WORK TO COMPLETE: Your task is to output the data exactly as it stands.

RECORDED DATA:
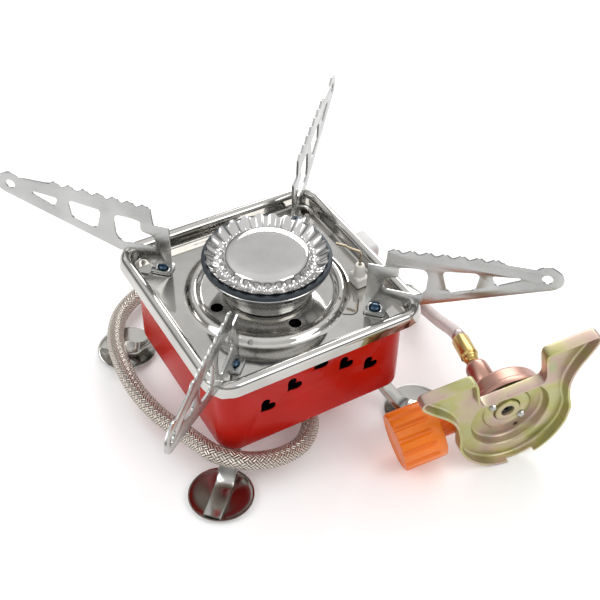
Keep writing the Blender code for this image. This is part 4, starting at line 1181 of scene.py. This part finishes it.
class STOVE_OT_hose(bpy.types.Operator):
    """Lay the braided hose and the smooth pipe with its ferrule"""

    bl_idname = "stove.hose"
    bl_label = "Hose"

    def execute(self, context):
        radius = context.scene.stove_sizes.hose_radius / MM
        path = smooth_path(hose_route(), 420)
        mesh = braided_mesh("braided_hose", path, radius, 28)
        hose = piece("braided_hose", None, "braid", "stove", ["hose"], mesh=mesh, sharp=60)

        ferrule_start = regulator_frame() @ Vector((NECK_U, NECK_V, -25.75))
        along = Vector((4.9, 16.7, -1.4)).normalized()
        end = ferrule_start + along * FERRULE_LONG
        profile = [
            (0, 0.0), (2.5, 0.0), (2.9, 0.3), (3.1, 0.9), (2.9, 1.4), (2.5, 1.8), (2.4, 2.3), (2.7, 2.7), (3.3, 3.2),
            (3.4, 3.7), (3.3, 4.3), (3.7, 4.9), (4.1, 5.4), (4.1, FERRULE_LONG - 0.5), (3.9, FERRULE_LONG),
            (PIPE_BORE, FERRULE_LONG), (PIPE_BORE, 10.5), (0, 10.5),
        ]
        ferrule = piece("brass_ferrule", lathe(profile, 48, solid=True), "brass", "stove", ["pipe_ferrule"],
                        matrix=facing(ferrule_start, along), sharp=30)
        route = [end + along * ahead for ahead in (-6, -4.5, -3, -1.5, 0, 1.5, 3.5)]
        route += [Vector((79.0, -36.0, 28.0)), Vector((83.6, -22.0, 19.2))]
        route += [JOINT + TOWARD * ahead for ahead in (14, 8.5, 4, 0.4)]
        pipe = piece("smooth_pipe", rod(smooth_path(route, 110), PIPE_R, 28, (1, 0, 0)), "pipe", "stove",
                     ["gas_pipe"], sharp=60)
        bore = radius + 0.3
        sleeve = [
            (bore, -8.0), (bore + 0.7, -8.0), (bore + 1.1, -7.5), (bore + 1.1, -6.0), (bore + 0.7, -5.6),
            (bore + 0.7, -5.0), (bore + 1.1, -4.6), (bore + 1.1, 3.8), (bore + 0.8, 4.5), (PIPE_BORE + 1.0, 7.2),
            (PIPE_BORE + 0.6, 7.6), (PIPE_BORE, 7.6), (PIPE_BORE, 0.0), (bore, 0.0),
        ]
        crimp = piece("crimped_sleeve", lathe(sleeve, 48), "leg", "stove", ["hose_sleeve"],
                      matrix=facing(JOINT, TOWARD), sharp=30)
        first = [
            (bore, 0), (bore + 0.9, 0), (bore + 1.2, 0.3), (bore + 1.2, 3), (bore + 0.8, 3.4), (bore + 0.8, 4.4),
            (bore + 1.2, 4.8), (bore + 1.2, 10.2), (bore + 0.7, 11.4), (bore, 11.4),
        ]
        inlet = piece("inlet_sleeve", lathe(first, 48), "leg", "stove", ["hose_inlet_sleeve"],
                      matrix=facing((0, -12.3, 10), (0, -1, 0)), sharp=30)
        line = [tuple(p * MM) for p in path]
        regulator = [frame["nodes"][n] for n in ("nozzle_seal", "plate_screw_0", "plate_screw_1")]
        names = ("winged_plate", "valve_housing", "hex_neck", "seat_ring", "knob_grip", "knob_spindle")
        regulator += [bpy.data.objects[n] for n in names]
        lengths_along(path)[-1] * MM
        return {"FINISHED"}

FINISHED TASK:
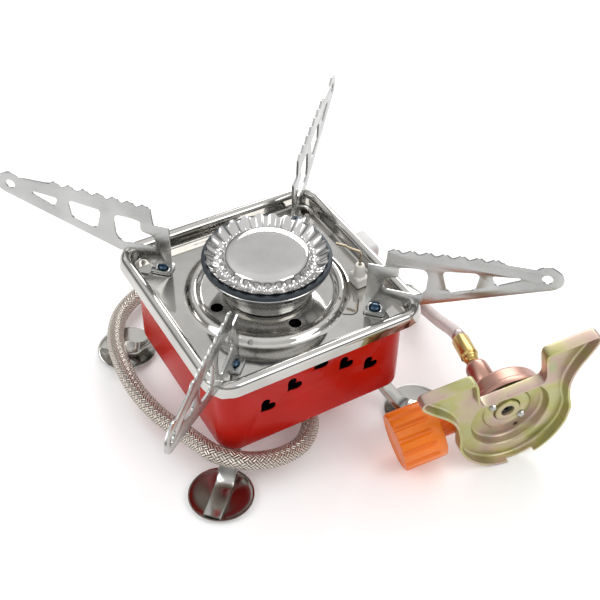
Keep writing the Blender code for this image. This is part 4, starting at line 1181 of scene.py. This part finishes it.
class STOVE_OT_hose(bpy.types.Operator):
    """Lay the braided hose and the smooth pipe with its ferrule"""

    bl_idname = "stove.hose"
    bl_label = "Hose"

    def execute(self, context):
        radius = context.scene.stove_sizes.hose_radius / MM
        path = smooth_path(hose_route(), 420)
        mesh = braided_mesh("braided_hose", path, radius, 28)
        hose = piece("braided_hose", None, "braid", "stove", ["hose"], mesh=mesh, sharp=60)

        ferrule_start = regulator_frame() @ Vector((NECK_U, NECK_V, -25.75))
        along = Vector((4.9, 16.7, -1.4)).normalized()
        end = ferrule_start + along * FERRULE_LONG
        profile = [
            (0, 0.0), (2.5, 0.0), (2.9, 0.3), (3.1, 0.9), (2.9, 1.4), (2.5, 1.8), (2.4, 2.3), (2.7, 2.7), (3.3, 3.2),
            (3.4, 3.7), (3.3, 4.3), (3.7, 4.9), (4.1, 5.4), (4.1, FERRULE_LONG - 0.5), (3.9, FERRULE_LONG),
            (PIPE_BORE, FERRULE_LONG), (PIPE_BORE, 10.5), (0, 10.5),
        ]
        ferrule = piece("brass_ferrule", lathe(profile, 48, solid=True), "brass", "stove", ["pipe_ferrule"],
                        matrix=facing(ferrule_start, along), sharp=30)
        route = [end + along * ahead for ahead in (-6, -4.5, -3, -1.5, 0, 1.5, 3.5)]
        route += [Vector((79.0, -36.0, 28.0)), Vector((83.6, -22.0, 19.2))]
        route += [JOINT + TOWARD * ahead for ahead in (14, 8.5, 4, 0.4)]
        pipe = piece("smooth_pipe", rod(smooth_path(route, 110), PIPE_R, 28, (1, 0, 0)), "pipe", "stove",
                     ["gas_pipe"], sharp=60)
        bore = radius + 0.3
        sleeve = [
            (bore, -8.0), (bore + 0.7, -8.0), (bore + 1.1, -7.5), (bore + 1.1, -6.0), (bore + 0.7, -5.6),
            (bore + 0.7, -5.0), (bore + 1.1, -4.6), (bore + 1.1, 3.8), (bore + 0.8, 4.5), (PIPE_BORE + 1.0, 7.2),
            (PIPE_BORE + 0.6, 7.6), (PIPE_BORE, 7.6), (PIPE_BORE, 0.0), (bore, 0.0),
        ]
        crimp = piece("crimped_sleeve", lathe(sleeve, 48), "leg", "stove", ["hose_sleeve"],
                      matrix=facing(JOINT, TOWARD), sharp=30)
        first = [
            (bore, 0), (bore + 0.9, 0), (bore + 1.2, 0.3), (bore + 1.2, 3), (bore + 0.8, 3.4), (bore + 0.8, 4.4),
            (bore + 1.2, 4.8), (bore + 1.2, 10.2), (bore + 0.7, 11.4), (bore, 11.4),
        ]
        inlet = piece("inlet_sleeve", lathe(first, 48), "leg", "stove", ["hose_inlet_sleeve"],
                      matrix=facing((0, -12.3, 10), (0, -1, 0)), sharp=30)
        line = [tuple(p * MM) for p in path]
        regulator = [frame["nodes"][n] for n in ("nozzle_seal", "plate_screw_0", "plate_screw_1")]
        names = ("winged_plate", "valve_housing", "hex_neck", "seat_ring", "knob_grip", "knob_spindle")
        regulator += [bpy.data.objects[n] for n in names]
        lengths_along(path)[-1] * MM
        return {"FINISHED"}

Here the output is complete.